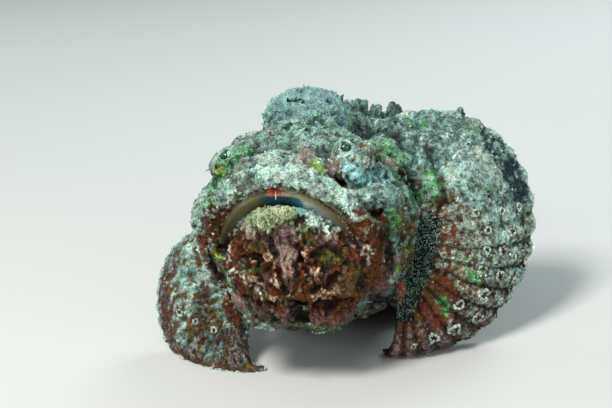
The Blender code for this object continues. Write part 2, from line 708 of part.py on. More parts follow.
def main():
    clear_scene()
    fish = bpy.data.collections.new("stonefish")
    cutters = bpy.data.collections.new("cutters")
    for collection in (fish, cutters):
        bpy.context.scene.collection.children.link(collection)

    body, openings = body_solid(cutters)
    eye_centres = {side: opening - look * EYE_SINK for side, (opening, look) in openings.items()}
    jaw = jaw_solid(cutters)
    jaw_clear_back = place(0, JAW_BACK, 0.08)
    cut_by_plane(jaw, jaw_clear_back, Vector((0, 1, 0)))
    skin = surface_of(body)
    body_clear = swollen(body, GAP, cutters)
    jaw_clear = swollen(jaw, GAP, cutters)
    mouth = mouth_cutter(cutters)
    floor = Vector((0, 0, 0))
    down = Vector((0, 0, -1))

    head = copy_of(body, "head", fish)
    lean = Vector((0, math.cos(HEAD_CUT_LEAN), math.sin(HEAD_CUT_LEAN)))
    neck = place(0, HEAD_CUT, 0.08)
    cut_by_plane(head, neck - lean * GAP / 2, lean)
    subtract(head, jaw_clear)
    subtract(head, mouth)
    for side, eye in eye_centres.items():
        hollow = ellipsoid_mesh(eye, (EYE_RADIUS + GAP,) * 3, EYE_SEGMENTS)
        socket = new_object(f"socket_{side}", hollow, cutters)
        subtract(head, socket)

    torso = copy_of(body, "torso", fish)
    cut_by_plane(torso, neck + lean * GAP / 2, -lean)
    stalk_at = place(0, TAIL_CUT, 0.05)
    cut_by_plane(torso, stalk_at - Vector((0, GAP / 2, 0)), Vector((0, 1, 0)))
    cut_by_plane(torso, floor, down)
    stalk = copy_of(body, "tail_stalk", fish)
    cut_by_plane(stalk, stalk_at + Vector((0, GAP / 2, 0)), Vector((0, -1, 0)))

    lower_jaw = copy_of(jaw, "lower_jaw", fish)
    fins = [
        pectoral("left", fish),
        pectoral("right", fish),
        pelvic("left", fish),
        pelvic("right", fish),
        dorsal(skin, fish),
        soft_dorsal(skin, fish),
        caudal(fish),
        anal(skin, fish),
    ]
    for fin in fins:
        solver = SPINE_SOLVER if fin.name == "dorsal_fin_spines" else "EXACT"
        subtract(fin, body_clear, solver)
        subtract(fin, jaw_clear, solver)
    eyes = [
        new_object(f"eye_{side}", ellipsoid_mesh(eye, (EYE_RADIUS,) * 3, EYE_SEGMENTS), fish)
        for side, eye in eye_centres.items()
    ]
    nodes = []
    for obj in [head, torso, stalk, lower_jaw, *fins, *eyes]:
        done = baked(obj, obj.name, fish)
        largest_piece(done)
        nodes.append(done)
    for obj in nodes:
        if min(vert.co.z for vert in obj.data.vertices) < 0:
            cut_by_plane(obj, floor, down)
            largest_piece(obj)
    for name, color, members in (
        ("skin", (0.42, 0.36, 0.30), nodes[:-2]),
        ("eye", (0.05, 0.10, 0.07), nodes[-2:]),
    ):
        material = finish_flesh(color, name)
        for obj in members:
            obj.data.materials.clear()
            obj.data.materials.append(material)
    for obj in list(cutters.objects):
        obj.hide_render = True
        obj.display_type = "WIRE"


main()
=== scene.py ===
import math
from contextlib import contextmanager

import bpy
import numpy as np
from mathutils import Matrix, Vector
from mathutils.bvhtree import BVHTree
from mathutils.kdtree import KDTree


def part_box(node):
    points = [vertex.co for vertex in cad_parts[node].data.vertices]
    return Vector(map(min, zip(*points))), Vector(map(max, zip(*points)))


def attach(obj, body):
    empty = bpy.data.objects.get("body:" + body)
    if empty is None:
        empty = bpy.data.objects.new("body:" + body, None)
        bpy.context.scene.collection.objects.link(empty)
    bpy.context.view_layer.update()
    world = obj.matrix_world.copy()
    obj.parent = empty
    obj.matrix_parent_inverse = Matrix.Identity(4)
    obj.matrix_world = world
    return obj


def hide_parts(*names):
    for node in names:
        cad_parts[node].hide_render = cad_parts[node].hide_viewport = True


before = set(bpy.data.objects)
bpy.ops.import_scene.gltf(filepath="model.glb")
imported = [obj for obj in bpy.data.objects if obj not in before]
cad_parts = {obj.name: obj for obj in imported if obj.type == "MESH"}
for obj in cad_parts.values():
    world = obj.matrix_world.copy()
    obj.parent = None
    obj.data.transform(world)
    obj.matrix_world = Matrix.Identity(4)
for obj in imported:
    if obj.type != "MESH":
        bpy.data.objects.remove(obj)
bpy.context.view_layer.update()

millimetre = 0.001
farAway = 9.0  # further than anything on the fish

# The fish faces -Y with its own left towards +X. A place on it is given as in the solids:
# offset to the left, distance behind the upper lip and height.
body = {
    "mouthToBelly": 0.1350,
    "tailBend": 0.0300,
    "bendStart": 0.0960,
    "length": 0.3040,
}

# The view of the picture, with the middle of the upper lip at its own pixel.
shot = {
    "azimuth": 16.0,
    "elevation": 18.0,
    "roll": 5.5,
    "distance": 0.86,
    "lens": 94.0,
    "sensor": 36.0,
    "lip": (0.0, -0.135, 0.1204),
    "lipPixel": (272.0, 193.0),
    "picture": (612.0, 408.0),
}


def bend(back):
    share = np.maximum(0.0, back - body["bendStart"]) / (body["length"] - body["bendStart"])
    return body["tailBend"] * share * share


def place(x, back, height):
    return np.array((x + bend(back), back - body["mouthToBelly"], height))


def backOf(points):
    return points[:, 1] + body["mouthToBelly"]


# Objects, meshes and modifiers


def selectOnly(*pieces):
    bpy.ops.object.select_all(action="DESELECT")
    for piece in pieces:
        piece.select_set(True)
    if pieces:
        bpy.context.view_layer.objects.active = pieces[0]


@contextmanager
def editing(piece, action="SELECT"):
    selectOnly(piece)
    bpy.ops.object.mode_set(mode="EDIT")
    bpy.ops.mesh.select_all(action=action)
    yield
    bpy.ops.object.mode_set(mode="OBJECT")


def modify(piece, kind, **settings):
    selectOnly(piece)
    modifier = piece.modifiers.new(kind.title(), kind)
    for setting, value in settings.items():
        setattr(modifier, setting, value)
    bpy.ops.object.modifier_apply(modifier=modifier.name)


def joined(pieces, name):
    selectOnly(*pieces)
    bpy.ops.object.join()
    piece = bpy.context.object
    piece.name = piece.data.name = name
    return piece


def settle(piece, spot, look):
    # turns a piece to look along a line from its spot, all within its mesh
    piece.matrix_world = Matrix.Translation(spot) @ look.to_track_quat("Z", "Y").to_matrix().to_4x4()
    selectOnly(piece)
    bpy.ops.object.transform_apply(location=True, rotation=True, scale=True)
    return piece


def newPiece(name, mesh):
    piece = bpy.data.objects.new(name, mesh)
    bpy.context.scene.collection.objects.link(piece)
    return piece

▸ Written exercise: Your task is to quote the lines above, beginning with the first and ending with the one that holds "bpy.context.scene.collection.children.link(collection)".

▸ Written reply:
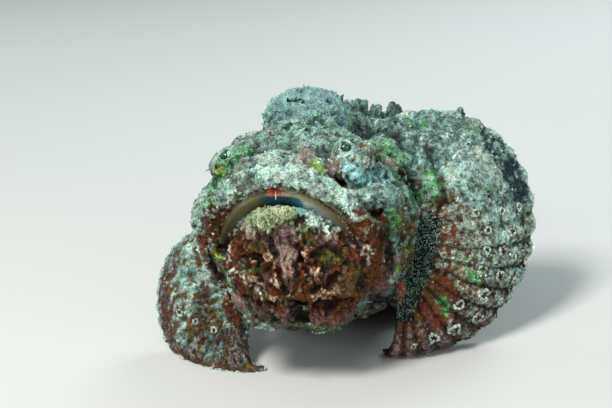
The Blender code for this object continues. Write part 2, from line 708 of part.py on. More parts follow.
def main():
    clear_scene()
    fish = bpy.data.collections.new("stonefish")
    cutters = bpy.data.collections.new("cutters")
    for collection in (fish, cutters):
        bpy.context.scene.collection.children.link(collection)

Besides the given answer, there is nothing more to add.